El otro día, hablando con un amiguete sobre como está el percal, me comentaba con gran naturalidad que no le dolía lo más mínimo lo que le estaba pasando a los promotores y constructores. Defendía que durante diez años habían llenado las alforjas especulando con un derecho fundamental y que ahora, después de abusar todo lo que podían y un poco más, la bomba les había estallado en las manos. Vamos que, según él, se lo tenían merecido por avariciosos. Yo intenté comprenderlo. Lo escuché atentamente y le di mi punto de vista. Básicamente yo le decía que era un error imputar todos los males del mundo a los que vendían las casas, y le insistía en que detrás de este negocio había otros muchos que se lo habían llevado calentito. ¿Quiénes?
En primer lugar, los propietarios del suelo, que no dudaron en multiplicar por infinito terrenos que en muchos casos ni tan siquiera tenían la catalogación de urbanos. Segundo, los bancos, que concedieron hipotecas incluso por encima de los precios de mercado, todo un ejercicio de irresponsabilidad y de cortedad de miras. Y en tercer lugar,las administraciones, que no pusieron ningún límite y que recaudaron millones y millones de euros en impuestos y tasas asociados a la edificación.

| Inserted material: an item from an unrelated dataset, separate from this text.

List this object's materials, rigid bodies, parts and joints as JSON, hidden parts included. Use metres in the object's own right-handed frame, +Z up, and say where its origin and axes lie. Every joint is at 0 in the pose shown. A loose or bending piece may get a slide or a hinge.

Ahora el sector está completamente paralizado. Tanto es así que las estadísticas del Colegio de Arquitectos dicen que en Jaén se hacen menos pisos que hace cincuenta años. Del todo a la nada en poco menos de dos años. El problema, le comentaba yo a este colega, es que los daños colaterales están siendo tremendos. Hay miles de albañiles en el paro, pero también miles de trabajadores de la madera o de la cerámica, por hablar del caso concreto de Jaén. Además, estamos hablando de la actividad económica sobre la que se ha sustentado el crecimiento de la provincia desde mediados de los 90. Ésa es la realidad.